* _Task details_:
Write out all of the lines below, exactly and completely.
__________________________________________________
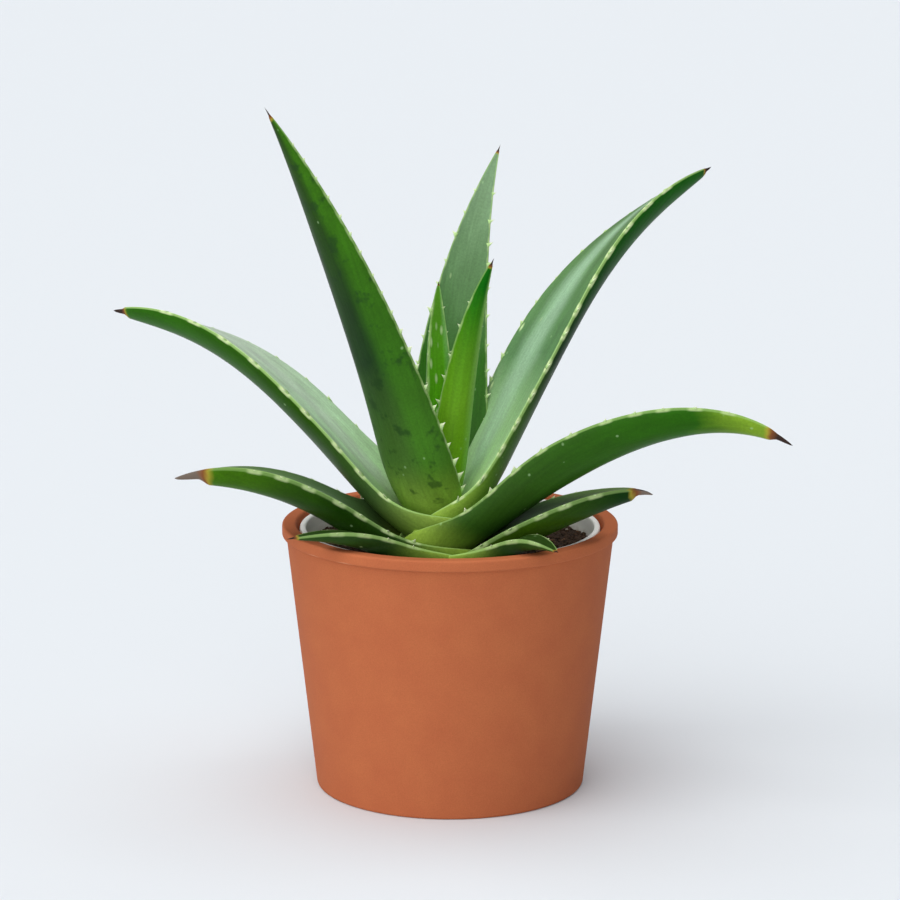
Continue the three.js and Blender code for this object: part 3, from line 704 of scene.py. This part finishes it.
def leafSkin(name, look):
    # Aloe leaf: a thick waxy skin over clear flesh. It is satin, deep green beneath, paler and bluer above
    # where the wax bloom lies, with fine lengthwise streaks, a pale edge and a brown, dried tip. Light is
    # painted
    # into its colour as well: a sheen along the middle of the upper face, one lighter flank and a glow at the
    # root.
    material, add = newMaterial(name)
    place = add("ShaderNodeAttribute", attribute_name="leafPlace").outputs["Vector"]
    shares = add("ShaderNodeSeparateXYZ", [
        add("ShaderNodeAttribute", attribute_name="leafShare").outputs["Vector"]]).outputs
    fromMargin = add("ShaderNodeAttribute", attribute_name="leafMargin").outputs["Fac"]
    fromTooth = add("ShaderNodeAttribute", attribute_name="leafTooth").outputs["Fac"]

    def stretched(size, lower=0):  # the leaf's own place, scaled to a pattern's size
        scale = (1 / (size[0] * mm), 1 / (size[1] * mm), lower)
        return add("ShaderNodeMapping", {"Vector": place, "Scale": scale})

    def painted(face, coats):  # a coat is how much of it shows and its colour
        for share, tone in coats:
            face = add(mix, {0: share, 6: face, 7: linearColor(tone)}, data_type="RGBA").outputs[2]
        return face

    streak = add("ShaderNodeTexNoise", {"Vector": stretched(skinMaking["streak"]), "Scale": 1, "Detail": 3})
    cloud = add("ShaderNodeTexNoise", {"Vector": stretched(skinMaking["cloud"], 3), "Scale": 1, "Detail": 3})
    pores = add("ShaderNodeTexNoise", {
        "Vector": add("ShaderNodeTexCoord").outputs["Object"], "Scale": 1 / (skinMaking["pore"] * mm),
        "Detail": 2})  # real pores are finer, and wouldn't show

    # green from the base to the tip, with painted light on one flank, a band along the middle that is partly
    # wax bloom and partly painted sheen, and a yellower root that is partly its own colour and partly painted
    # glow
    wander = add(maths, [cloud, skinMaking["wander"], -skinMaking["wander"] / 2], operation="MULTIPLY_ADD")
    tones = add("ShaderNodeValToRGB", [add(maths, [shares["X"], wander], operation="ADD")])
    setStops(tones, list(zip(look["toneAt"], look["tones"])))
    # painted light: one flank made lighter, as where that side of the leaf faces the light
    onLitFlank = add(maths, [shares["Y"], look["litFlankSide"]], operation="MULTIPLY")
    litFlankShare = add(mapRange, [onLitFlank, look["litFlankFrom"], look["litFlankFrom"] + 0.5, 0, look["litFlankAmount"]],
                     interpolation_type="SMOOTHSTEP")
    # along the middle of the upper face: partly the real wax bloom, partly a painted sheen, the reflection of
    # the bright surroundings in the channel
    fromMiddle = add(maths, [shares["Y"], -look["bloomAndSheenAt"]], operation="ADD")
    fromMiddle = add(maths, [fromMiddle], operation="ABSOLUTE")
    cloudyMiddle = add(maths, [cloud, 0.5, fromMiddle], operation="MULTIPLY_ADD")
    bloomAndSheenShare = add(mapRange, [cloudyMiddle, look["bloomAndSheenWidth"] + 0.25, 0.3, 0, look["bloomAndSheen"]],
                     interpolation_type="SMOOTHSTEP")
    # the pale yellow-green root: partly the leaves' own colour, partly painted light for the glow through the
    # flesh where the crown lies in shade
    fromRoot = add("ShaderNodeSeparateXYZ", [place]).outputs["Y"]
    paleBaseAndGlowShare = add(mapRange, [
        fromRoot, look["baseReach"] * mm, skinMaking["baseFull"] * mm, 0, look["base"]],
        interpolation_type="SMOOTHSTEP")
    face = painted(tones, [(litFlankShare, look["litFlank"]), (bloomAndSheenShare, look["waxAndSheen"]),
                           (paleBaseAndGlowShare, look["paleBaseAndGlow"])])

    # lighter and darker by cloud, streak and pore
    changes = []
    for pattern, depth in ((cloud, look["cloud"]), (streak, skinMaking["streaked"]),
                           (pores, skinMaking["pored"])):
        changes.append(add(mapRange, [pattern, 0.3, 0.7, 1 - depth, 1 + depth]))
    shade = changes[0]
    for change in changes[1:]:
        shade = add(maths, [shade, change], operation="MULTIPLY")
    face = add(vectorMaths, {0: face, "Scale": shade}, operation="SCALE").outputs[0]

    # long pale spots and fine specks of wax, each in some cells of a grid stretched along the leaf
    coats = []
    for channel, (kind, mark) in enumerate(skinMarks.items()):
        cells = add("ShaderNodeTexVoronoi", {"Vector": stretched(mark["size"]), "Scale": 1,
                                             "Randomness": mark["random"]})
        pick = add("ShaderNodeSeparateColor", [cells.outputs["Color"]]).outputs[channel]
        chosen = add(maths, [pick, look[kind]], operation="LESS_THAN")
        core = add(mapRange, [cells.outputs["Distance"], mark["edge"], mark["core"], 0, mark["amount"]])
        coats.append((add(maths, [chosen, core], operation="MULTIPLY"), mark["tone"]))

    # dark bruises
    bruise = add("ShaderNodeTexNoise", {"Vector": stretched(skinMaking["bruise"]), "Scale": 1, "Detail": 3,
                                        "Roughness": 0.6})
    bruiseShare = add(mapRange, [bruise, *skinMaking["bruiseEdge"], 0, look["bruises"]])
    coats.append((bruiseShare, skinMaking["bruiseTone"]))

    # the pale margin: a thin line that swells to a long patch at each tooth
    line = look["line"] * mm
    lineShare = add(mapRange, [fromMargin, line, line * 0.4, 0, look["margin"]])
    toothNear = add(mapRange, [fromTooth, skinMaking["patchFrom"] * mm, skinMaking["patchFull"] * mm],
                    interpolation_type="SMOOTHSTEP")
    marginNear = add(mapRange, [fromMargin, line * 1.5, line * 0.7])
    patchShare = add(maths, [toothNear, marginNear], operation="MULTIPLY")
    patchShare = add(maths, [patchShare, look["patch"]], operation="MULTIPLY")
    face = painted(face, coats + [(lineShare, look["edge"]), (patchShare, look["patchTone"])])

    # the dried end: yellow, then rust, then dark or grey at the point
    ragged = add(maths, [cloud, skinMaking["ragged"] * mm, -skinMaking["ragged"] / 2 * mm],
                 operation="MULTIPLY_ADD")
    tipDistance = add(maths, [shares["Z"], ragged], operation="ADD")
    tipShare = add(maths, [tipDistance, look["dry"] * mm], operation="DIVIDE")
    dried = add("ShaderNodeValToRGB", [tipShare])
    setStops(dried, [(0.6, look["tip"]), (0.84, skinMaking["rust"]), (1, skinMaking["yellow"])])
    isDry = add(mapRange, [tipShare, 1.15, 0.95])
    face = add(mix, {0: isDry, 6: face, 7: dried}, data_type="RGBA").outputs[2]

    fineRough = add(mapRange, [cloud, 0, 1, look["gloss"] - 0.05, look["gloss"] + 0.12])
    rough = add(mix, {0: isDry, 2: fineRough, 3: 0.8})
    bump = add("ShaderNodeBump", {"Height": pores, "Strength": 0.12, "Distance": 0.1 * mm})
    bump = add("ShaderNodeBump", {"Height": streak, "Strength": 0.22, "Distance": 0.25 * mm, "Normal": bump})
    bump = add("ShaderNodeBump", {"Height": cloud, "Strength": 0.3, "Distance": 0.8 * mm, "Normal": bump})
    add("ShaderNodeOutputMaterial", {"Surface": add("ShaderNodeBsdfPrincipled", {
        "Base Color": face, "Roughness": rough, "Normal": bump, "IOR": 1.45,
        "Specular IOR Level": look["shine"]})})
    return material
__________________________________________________
* _Result of the task_:
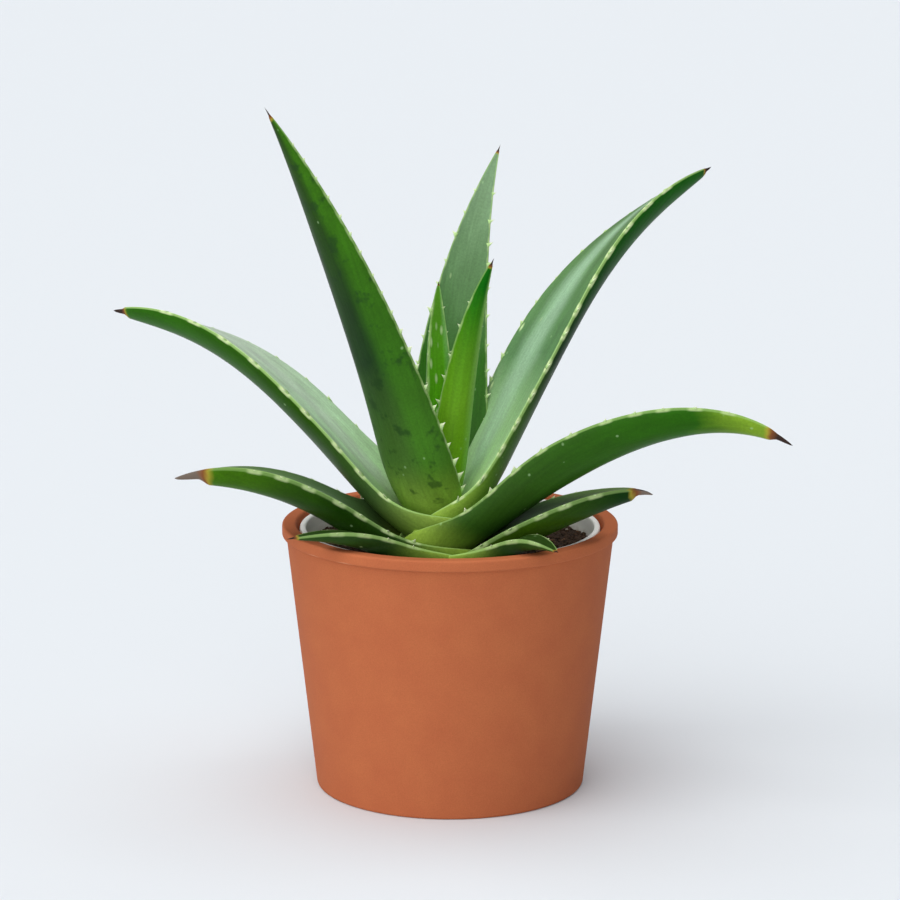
Continue the three.js and Blender code for this object: part 3, from line 704 of scene.py. This part finishes it.
def leafSkin(name, look):
    # Aloe leaf: a thick waxy skin over clear flesh. It is satin, deep green beneath, paler and bluer above
    # where the wax bloom lies, with fine lengthwise streaks, a pale edge and a brown, dried tip. Light is
    # painted
    # into its colour as well: a sheen along the middle of the upper face, one lighter flank and a glow at the
    # root.
    material, add = newMaterial(name)
    place = add("ShaderNodeAttribute", attribute_name="leafPlace").outputs["Vector"]
    shares = add("ShaderNodeSeparateXYZ", [
        add("ShaderNodeAttribute", attribute_name="leafShare").outputs["Vector"]]).outputs
    fromMargin = add("ShaderNodeAttribute", attribute_name="leafMargin").outputs["Fac"]
    fromTooth = add("ShaderNodeAttribute", attribute_name="leafTooth").outputs["Fac"]

    def stretched(size, lower=0):  # the leaf's own place, scaled to a pattern's size
        scale = (1 / (size[0] * mm), 1 / (size[1] * mm), lower)
        return add("ShaderNodeMapping", {"Vector": place, "Scale": scale})

    def painted(face, coats):  # a coat is how much of it shows and its colour
        for share, tone in coats:
            face = add(mix, {0: share, 6: face, 7: linearColor(tone)}, data_type="RGBA").outputs[2]
        return face

    streak = add("ShaderNodeTexNoise", {"Vector": stretched(skinMaking["streak"]), "Scale": 1, "Detail": 3})
    cloud = add("ShaderNodeTexNoise", {"Vector": stretched(skinMaking["cloud"], 3), "Scale": 1, "Detail": 3})
    pores = add("ShaderNodeTexNoise", {
        "Vector": add("ShaderNodeTexCoord").outputs["Object"], "Scale": 1 / (skinMaking["pore"] * mm),
        "Detail": 2})  # real pores are finer, and wouldn't show

    # green from the base to the tip, with painted light on one flank, a band along the middle that is partly
    # wax bloom and partly painted sheen, and a yellower root that is partly its own colour and partly painted
    # glow
    wander = add(maths, [cloud, skinMaking["wander"], -skinMaking["wander"] / 2], operation="MULTIPLY_ADD")
    tones = add("ShaderNodeValToRGB", [add(maths, [shares["X"], wander], operation="ADD")])
    setStops(tones, list(zip(look["toneAt"], look["tones"])))
    # painted light: one flank made lighter, as where that side of the leaf faces the light
    onLitFlank = add(maths, [shares["Y"], look["litFlankSide"]], operation="MULTIPLY")
    litFlankShare = add(mapRange, [onLitFlank, look["litFlankFrom"], look["litFlankFrom"] + 0.5, 0, look["litFlankAmount"]],
                     interpolation_type="SMOOTHSTEP")
    # along the middle of the upper face: partly the real wax bloom, partly a painted sheen, the reflection of
    # the bright surroundings in the channel
    fromMiddle = add(maths, [shares["Y"], -look["bloomAndSheenAt"]], operation="ADD")
    fromMiddle = add(maths, [fromMiddle], operation="ABSOLUTE")
    cloudyMiddle = add(maths, [cloud, 0.5, fromMiddle], operation="MULTIPLY_ADD")
    bloomAndSheenShare = add(mapRange, [cloudyMiddle, look["bloomAndSheenWidth"] + 0.25, 0.3, 0, look["bloomAndSheen"]],
                     interpolation_type="SMOOTHSTEP")
    # the pale yellow-green root: partly the leaves' own colour, partly painted light for the glow through the
    # flesh where the crown lies in shade
    fromRoot = add("ShaderNodeSeparateXYZ", [place]).outputs["Y"]
    paleBaseAndGlowShare = add(mapRange, [
        fromRoot, look["baseReach"] * mm, skinMaking["baseFull"] * mm, 0, look["base"]],
        interpolation_type="SMOOTHSTEP")
    face = painted(tones, [(litFlankShare, look["litFlank"]), (bloomAndSheenShare, look["waxAndSheen"]),
                           (paleBaseAndGlowShare, look["paleBaseAndGlow"])])

    # lighter and darker by cloud, streak and pore
    changes = []
    for pattern, depth in ((cloud, look["cloud"]), (streak, skinMaking["streaked"]),
                           (pores, skinMaking["pored"])):
        changes.append(add(mapRange, [pattern, 0.3, 0.7, 1 - depth, 1 + depth]))
    shade = changes[0]
    for change in changes[1:]:
        shade = add(maths, [shade, change], operation="MULTIPLY")
    face = add(vectorMaths, {0: face, "Scale": shade}, operation="SCALE").outputs[0]

    # long pale spots and fine specks of wax, each in some cells of a grid stretched along the leaf
    coats = []
    for channel, (kind, mark) in enumerate(skinMarks.items()):
        cells = add("ShaderNodeTexVoronoi", {"Vector": stretched(mark["size"]), "Scale": 1,
                                             "Randomness": mark["random"]})
        pick = add("ShaderNodeSeparateColor", [cells.outputs["Color"]]).outputs[channel]
        chosen = add(maths, [pick, look[kind]], operation="LESS_THAN")
        core = add(mapRange, [cells.outputs["Distance"], mark["edge"], mark["core"], 0, mark["amount"]])
        coats.append((add(maths, [chosen, core], operation="MULTIPLY"), mark["tone"]))

    # dark bruises
    bruise = add("ShaderNodeTexNoise", {"Vector": stretched(skinMaking["bruise"]), "Scale": 1, "Detail": 3,
                                        "Roughness": 0.6})
    bruiseShare = add(mapRange, [bruise, *skinMaking["bruiseEdge"], 0, look["bruises"]])
    coats.append((bruiseShare, skinMaking["bruiseTone"]))

    # the pale margin: a thin line that swells to a long patch at each tooth
    line = look["line"] * mm
    lineShare = add(mapRange, [fromMargin, line, line * 0.4, 0, look["margin"]])
    toothNear = add(mapRange, [fromTooth, skinMaking["patchFrom"] * mm, skinMaking["patchFull"] * mm],
                    interpolation_type="SMOOTHSTEP")
    marginNear = add(mapRange, [fromMargin, line * 1.5, line * 0.7])
    patchShare = add(maths, [toothNear, marginNear], operation="MULTIPLY")
    patchShare = add(maths, [patchShare, look["patch"]], operation="MULTIPLY")
    face = painted(face, coats + [(lineShare, look["edge"]), (patchShare, look["patchTone"])])

    # the dried end: yellow, then rust, then dark or grey at the point
    ragged = add(maths, [cloud, skinMaking["ragged"] * mm, -skinMaking["ragged"] / 2 * mm],
                 operation="MULTIPLY_ADD")
    tipDistance = add(maths, [shares["Z"], ragged], operation="ADD")
    tipShare = add(maths, [tipDistance, look["dry"] * mm], operation="DIVIDE")
    dried = add("ShaderNodeValToRGB", [tipShare])
    setStops(dried, [(0.6, look["tip"]), (0.84, skinMaking["rust"]), (1, skinMaking["yellow"])])
    isDry = add(mapRange, [tipShare, 1.15, 0.95])
    face = add(mix, {0: isDry, 6: face, 7: dried}, data_type="RGBA").outputs[2]

    fineRough = add(mapRange, [cloud, 0, 1, look["gloss"] - 0.05, look["gloss"] + 0.12])
    rough = add(mix, {0: isDry, 2: fineRough, 3: 0.8})
    bump = add("ShaderNodeBump", {"Height": pores, "Strength": 0.12, "Distance": 0.1 * mm})
    bump = add("ShaderNodeBump", {"Height": streak, "Strength": 0.22, "Distance": 0.25 * mm, "Normal": bump})
    bump = add("ShaderNodeBump", {"Height": cloud, "Strength": 0.3, "Distance": 0.8 * mm, "Normal": bump})
    add("ShaderNodeOutputMaterial", {"Surface": add("ShaderNodeBsdfPrincipled", {
        "Base Color": face, "Roughness": rough, "Normal": bump, "IOR": 1.45,
        "Specular IOR Level": look["shine"]})})
    return material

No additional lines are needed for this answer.